* [Supplied records]:
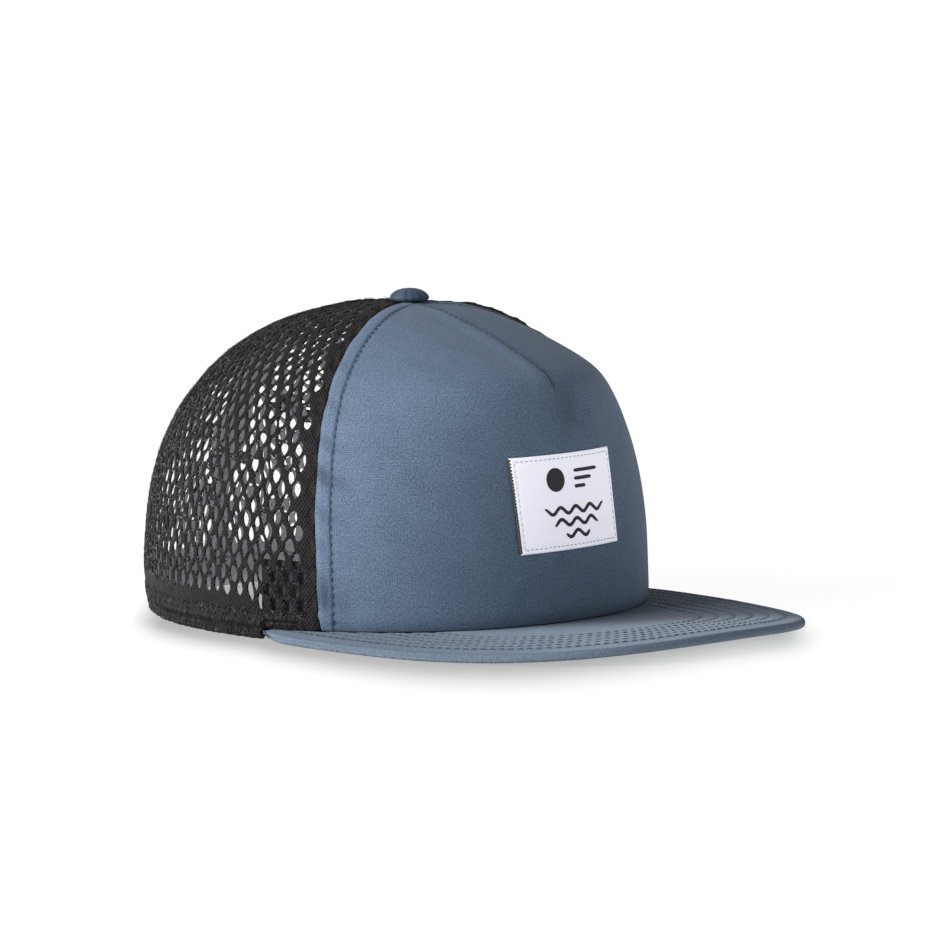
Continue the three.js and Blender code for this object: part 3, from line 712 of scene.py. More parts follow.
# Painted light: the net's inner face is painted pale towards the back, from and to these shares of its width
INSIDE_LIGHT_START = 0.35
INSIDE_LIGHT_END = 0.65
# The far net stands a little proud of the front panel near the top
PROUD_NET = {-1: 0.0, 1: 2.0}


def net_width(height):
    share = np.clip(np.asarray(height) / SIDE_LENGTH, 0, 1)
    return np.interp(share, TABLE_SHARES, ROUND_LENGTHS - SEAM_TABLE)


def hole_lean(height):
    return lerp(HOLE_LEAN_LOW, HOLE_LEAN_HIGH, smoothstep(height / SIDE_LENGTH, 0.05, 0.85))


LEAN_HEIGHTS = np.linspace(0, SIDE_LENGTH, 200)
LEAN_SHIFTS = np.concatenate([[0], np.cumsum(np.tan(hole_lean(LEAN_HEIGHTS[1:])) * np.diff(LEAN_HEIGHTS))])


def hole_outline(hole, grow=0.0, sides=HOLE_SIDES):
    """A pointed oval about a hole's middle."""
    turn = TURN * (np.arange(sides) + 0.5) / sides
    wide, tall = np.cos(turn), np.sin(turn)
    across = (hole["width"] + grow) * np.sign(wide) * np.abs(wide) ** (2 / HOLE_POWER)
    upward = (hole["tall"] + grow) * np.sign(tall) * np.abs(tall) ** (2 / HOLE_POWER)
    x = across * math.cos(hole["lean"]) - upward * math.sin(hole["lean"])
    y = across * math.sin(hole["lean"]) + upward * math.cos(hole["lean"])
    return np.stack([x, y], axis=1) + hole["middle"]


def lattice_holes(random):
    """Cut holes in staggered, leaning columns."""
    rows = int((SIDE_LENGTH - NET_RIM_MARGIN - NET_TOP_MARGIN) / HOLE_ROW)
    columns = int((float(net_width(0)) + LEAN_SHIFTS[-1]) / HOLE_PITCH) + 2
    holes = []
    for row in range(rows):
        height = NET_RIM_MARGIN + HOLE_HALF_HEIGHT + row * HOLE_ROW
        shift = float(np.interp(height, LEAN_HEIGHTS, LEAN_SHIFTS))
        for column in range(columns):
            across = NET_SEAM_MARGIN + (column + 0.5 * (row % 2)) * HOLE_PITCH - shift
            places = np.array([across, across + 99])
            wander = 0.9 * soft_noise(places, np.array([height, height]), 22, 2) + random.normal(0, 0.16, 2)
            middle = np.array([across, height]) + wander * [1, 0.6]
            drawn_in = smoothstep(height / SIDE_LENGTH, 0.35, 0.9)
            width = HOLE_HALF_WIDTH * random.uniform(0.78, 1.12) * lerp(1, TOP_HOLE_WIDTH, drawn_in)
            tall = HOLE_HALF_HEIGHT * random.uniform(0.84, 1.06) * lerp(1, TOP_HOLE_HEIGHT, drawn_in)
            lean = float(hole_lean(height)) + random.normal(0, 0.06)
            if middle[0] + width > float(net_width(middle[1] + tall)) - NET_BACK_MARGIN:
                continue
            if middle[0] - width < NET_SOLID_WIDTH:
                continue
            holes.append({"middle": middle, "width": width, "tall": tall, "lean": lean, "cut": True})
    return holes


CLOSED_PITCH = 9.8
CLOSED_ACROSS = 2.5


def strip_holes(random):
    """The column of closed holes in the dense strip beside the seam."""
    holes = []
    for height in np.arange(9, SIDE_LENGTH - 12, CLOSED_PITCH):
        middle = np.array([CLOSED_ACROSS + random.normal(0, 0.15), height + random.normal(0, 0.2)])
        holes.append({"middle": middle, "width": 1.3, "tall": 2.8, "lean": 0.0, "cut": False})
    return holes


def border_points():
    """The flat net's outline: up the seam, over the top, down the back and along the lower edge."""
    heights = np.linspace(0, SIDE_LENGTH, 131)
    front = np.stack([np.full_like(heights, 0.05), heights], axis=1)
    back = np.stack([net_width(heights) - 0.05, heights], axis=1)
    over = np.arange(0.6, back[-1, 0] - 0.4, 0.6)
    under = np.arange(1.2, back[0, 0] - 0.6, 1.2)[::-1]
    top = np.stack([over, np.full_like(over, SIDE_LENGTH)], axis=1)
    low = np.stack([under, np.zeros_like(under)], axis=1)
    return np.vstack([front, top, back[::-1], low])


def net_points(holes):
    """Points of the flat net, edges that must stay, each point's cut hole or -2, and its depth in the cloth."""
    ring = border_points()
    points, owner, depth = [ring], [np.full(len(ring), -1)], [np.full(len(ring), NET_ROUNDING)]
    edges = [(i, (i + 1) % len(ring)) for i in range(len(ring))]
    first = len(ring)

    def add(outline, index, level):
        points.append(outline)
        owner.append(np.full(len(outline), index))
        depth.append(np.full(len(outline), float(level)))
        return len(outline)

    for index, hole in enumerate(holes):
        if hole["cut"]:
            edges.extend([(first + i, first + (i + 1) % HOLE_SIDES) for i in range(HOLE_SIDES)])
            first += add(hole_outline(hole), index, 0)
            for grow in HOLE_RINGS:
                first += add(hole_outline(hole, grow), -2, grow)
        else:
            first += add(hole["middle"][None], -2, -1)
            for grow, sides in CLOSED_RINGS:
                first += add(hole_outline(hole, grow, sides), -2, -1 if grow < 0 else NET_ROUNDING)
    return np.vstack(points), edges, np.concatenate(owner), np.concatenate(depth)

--

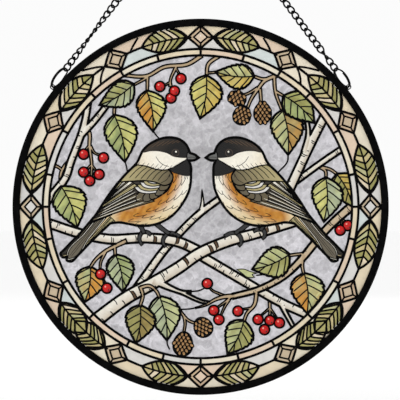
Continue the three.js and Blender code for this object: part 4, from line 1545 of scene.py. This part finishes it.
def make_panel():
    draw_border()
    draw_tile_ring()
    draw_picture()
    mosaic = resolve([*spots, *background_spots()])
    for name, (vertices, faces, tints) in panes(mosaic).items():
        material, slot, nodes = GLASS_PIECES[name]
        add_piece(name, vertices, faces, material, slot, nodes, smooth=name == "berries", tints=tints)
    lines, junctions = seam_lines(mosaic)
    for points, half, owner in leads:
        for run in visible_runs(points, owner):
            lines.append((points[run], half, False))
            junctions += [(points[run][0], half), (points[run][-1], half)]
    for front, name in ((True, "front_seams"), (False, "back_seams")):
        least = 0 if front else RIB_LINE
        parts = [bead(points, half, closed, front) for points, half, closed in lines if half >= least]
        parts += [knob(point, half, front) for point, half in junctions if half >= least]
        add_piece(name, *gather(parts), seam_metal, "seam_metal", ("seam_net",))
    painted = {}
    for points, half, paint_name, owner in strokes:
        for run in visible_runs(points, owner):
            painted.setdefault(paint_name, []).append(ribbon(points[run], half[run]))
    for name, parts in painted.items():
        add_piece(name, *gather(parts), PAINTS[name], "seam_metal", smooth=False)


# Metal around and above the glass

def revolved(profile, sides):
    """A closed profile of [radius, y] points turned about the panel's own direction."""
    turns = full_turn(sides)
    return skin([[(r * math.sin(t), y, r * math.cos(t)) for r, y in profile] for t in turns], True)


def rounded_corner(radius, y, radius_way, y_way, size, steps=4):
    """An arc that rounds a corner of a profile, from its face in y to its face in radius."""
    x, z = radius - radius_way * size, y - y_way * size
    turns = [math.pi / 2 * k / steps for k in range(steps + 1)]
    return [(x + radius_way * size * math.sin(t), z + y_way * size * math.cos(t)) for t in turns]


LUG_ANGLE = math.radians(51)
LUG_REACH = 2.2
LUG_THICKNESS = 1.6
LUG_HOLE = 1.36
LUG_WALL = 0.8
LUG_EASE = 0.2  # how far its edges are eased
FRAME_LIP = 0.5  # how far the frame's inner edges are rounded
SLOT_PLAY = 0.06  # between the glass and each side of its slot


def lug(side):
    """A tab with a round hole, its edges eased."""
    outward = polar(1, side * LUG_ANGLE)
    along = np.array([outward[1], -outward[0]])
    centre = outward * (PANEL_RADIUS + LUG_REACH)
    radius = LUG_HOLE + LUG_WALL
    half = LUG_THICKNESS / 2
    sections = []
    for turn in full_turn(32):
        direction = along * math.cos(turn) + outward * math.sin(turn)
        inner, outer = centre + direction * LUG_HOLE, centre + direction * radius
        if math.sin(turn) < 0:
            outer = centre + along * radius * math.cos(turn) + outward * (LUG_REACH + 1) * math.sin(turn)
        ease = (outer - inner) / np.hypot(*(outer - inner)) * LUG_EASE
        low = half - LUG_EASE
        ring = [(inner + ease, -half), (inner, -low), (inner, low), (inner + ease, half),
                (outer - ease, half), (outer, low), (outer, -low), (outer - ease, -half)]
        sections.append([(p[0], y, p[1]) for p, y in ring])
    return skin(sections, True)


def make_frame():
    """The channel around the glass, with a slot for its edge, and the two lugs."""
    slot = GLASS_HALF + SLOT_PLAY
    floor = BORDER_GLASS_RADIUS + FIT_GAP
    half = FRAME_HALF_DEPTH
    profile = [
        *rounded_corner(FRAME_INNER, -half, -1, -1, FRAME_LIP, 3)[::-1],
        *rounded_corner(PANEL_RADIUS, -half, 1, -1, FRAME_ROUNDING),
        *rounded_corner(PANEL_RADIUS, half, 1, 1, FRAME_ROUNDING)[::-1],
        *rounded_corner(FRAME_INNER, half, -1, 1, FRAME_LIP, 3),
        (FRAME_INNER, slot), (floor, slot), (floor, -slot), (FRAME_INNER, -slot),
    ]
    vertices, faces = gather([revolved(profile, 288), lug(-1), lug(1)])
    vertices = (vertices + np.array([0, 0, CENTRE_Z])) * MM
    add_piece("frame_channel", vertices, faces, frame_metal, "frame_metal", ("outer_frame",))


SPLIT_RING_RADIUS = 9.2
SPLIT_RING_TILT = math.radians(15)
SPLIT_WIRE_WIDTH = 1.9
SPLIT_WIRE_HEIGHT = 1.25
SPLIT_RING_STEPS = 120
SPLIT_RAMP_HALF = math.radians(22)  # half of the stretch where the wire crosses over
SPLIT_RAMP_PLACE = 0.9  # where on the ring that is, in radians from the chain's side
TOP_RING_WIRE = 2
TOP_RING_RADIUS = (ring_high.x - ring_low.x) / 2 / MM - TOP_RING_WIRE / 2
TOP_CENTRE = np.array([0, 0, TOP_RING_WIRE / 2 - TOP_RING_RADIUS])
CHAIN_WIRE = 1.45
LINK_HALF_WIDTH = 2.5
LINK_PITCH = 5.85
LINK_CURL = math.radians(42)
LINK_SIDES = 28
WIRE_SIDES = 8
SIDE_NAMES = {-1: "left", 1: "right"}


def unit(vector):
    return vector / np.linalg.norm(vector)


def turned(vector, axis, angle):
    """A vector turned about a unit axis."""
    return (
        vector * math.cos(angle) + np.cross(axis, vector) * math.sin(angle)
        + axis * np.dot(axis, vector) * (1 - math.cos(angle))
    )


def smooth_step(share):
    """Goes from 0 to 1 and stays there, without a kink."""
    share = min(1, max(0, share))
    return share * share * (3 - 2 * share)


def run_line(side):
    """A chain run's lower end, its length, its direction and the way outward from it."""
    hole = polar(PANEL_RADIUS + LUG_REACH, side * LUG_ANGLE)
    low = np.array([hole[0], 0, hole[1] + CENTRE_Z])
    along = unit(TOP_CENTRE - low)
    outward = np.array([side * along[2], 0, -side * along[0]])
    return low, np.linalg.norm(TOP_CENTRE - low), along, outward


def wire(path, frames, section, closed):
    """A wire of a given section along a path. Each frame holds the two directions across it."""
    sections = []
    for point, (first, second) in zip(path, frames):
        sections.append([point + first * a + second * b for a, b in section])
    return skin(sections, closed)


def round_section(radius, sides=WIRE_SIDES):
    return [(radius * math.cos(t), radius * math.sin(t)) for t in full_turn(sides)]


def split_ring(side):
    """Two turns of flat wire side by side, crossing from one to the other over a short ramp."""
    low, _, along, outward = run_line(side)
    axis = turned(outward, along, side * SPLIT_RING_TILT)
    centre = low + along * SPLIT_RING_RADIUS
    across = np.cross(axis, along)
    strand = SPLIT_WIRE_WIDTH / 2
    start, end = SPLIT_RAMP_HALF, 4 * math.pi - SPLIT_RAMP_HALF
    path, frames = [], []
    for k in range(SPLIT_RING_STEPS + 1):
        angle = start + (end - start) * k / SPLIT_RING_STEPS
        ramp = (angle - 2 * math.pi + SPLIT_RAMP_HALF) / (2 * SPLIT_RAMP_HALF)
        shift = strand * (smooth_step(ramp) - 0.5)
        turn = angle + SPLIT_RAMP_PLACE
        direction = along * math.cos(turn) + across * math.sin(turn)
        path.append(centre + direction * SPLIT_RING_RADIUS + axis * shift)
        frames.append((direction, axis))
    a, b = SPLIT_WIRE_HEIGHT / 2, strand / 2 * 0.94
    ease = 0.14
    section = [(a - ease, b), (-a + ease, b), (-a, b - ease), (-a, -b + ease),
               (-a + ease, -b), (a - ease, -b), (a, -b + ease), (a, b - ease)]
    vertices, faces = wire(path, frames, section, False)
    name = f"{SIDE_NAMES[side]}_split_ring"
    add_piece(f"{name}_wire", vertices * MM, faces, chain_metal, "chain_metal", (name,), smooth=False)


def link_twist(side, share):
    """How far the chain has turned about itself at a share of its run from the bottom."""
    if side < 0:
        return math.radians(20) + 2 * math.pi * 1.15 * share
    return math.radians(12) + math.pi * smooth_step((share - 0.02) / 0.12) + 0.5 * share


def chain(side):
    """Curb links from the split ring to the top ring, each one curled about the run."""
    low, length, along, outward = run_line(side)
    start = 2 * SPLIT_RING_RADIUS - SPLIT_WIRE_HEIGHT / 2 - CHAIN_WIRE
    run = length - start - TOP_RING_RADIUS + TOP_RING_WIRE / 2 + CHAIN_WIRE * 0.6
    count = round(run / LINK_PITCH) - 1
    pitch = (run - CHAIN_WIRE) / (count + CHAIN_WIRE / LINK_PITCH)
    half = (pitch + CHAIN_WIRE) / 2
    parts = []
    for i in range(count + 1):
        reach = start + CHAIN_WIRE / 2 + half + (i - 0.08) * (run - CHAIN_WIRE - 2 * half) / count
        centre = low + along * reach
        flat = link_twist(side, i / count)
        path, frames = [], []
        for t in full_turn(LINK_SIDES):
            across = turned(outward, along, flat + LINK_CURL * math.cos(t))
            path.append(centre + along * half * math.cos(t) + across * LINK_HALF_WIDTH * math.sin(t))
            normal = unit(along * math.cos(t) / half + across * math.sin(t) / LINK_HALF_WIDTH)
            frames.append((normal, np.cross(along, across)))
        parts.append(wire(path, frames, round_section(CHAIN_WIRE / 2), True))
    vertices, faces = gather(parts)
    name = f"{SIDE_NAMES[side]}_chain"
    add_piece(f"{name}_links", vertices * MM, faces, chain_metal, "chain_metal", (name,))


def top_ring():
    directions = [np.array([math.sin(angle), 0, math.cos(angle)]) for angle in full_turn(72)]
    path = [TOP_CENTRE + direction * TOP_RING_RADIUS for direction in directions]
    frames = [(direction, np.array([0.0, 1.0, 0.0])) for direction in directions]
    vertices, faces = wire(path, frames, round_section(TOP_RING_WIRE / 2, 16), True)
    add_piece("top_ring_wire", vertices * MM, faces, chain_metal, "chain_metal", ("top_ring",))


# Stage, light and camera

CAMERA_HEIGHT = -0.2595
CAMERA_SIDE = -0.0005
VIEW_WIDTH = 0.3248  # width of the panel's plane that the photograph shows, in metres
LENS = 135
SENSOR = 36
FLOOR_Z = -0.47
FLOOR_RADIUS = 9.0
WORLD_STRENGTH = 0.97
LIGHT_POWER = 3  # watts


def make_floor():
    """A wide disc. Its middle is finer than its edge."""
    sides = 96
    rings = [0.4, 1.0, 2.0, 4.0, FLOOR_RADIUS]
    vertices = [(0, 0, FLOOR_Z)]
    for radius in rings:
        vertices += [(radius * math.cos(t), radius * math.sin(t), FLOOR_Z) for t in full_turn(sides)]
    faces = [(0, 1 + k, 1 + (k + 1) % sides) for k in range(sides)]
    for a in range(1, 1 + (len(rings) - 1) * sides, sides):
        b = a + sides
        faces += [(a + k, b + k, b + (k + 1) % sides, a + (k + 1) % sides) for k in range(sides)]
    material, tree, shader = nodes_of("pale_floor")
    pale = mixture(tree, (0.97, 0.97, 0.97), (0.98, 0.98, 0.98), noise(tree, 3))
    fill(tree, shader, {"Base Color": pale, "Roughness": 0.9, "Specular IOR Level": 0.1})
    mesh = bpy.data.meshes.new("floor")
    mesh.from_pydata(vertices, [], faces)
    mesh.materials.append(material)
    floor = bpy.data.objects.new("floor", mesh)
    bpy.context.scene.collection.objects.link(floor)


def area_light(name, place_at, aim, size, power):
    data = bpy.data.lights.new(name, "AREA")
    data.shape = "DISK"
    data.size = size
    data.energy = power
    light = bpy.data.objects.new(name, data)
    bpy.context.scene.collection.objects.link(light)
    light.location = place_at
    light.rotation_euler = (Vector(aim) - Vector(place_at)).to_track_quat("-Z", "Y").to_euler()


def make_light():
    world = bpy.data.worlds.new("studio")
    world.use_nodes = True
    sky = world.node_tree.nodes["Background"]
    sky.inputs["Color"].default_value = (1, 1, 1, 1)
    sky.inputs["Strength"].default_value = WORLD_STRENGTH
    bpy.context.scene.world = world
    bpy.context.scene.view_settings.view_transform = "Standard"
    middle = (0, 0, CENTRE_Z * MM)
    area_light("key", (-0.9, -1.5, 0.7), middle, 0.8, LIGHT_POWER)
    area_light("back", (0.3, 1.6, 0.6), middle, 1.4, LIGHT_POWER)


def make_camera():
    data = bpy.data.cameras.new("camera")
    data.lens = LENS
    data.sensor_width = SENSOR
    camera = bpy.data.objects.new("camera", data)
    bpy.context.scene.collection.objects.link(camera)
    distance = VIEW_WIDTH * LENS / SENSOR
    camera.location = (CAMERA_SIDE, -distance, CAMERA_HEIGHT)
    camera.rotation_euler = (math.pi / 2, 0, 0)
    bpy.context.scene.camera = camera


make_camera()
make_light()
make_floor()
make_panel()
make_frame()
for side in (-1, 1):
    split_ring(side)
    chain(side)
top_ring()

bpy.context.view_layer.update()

* [Given instruction]: Copy out exactly the lines from the one with "part finishes it." through the one with "# Metal around and above the glass", counting both ends, and no other lines.

* [Written answer]:
Continue the three.js and Blender code for this object: part 4, from line 1545 of scene.py. This part finishes it.
def make_panel():
    draw_border()
    draw_tile_ring()
    draw_picture()
    mosaic = resolve([*spots, *background_spots()])
    for name, (vertices, faces, tints) in panes(mosaic).items():
        material, slot, nodes = GLASS_PIECES[name]
        add_piece(name, vertices, faces, material, slot, nodes, smooth=name == "berries", tints=tints)
    lines, junctions = seam_lines(mosaic)
    for points, half, owner in leads:
        for run in visible_runs(points, owner):
            lines.append((points[run], half, False))
            junctions += [(points[run][0], half), (points[run][-1], half)]
    for front, name in ((True, "front_seams"), (False, "back_seams")):
        least = 0 if front else RIB_LINE
        parts = [bead(points, half, closed, front) for points, half, closed in lines if half >= least]
        parts += [knob(point, half, front) for point, half in junctions if half >= least]
        add_piece(name, *gather(parts), seam_metal, "seam_metal", ("seam_net",))
    painted = {}
    for points, half, paint_name, owner in strokes:
        for run in visible_runs(points, owner):
            painted.setdefault(paint_name, []).append(ribbon(points[run], half[run]))
    for name, parts in painted.items():
        add_piece(name, *gather(parts), PAINTS[name], "seam_metal", smooth=False)


# Metal around and above the glass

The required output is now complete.